Jim was also a fierce advocate for recovering stolen and missing ceremonial items.
In 2014, he led a Navajo delegation to Paris and bought back several sacred objects up for auction.
“They are not art objects to be hung on walls. We, as a people, have a collective right to them,” Jim told KNAU at the time.
In 2018, Jim was among more than a dozen candidates who ran for Navajo president but didn’t make it past the primary election.
Despite his many roles in politics and tribal leadership, he ultimately saw himself as a poet.
“In Navajo, we really don’t distinguish poetry, plays, storytelling. And we have always been listening to stories most of our lives,” Jim said on KNAU’s Poetry Friday series in 2019. “As young kids, we listen to coyote stories, we listen to stories about our grandparents going down to the local store on horseback and who was there and what they were discussing.”
Jim said his poetry sought to push the capacity of the Diné language while keeping one foot rooted in tradition.

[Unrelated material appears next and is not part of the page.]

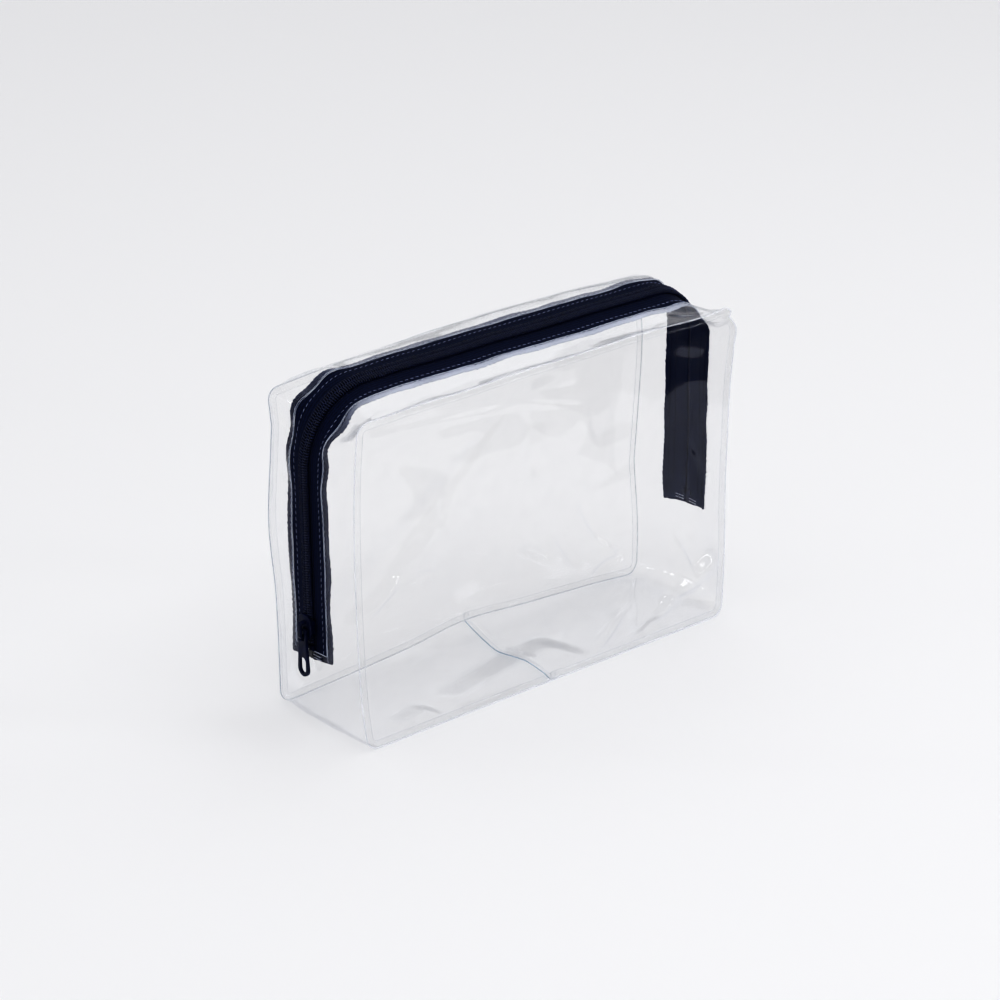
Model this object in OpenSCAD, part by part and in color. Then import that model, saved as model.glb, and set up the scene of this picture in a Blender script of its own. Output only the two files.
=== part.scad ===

“I’ve always listened to elders, and the language they use. It’s very beautiful, very descriptive, articulate and authentic. It was just amazing, the vocabulary. They painted pictures with the language they used,” he said.
Jim authored three books in Diné, English and Spanish.
He also worked with the Carter Foundation to strengthen relations with Indigenous communities in South America’s Andes Mountains, traveling to Colombia, Venezuela, Bolivia, Peru, and Ecuador.
Jim also contributed to the United Nations Declaration on the Rights of Indigenous Peoples.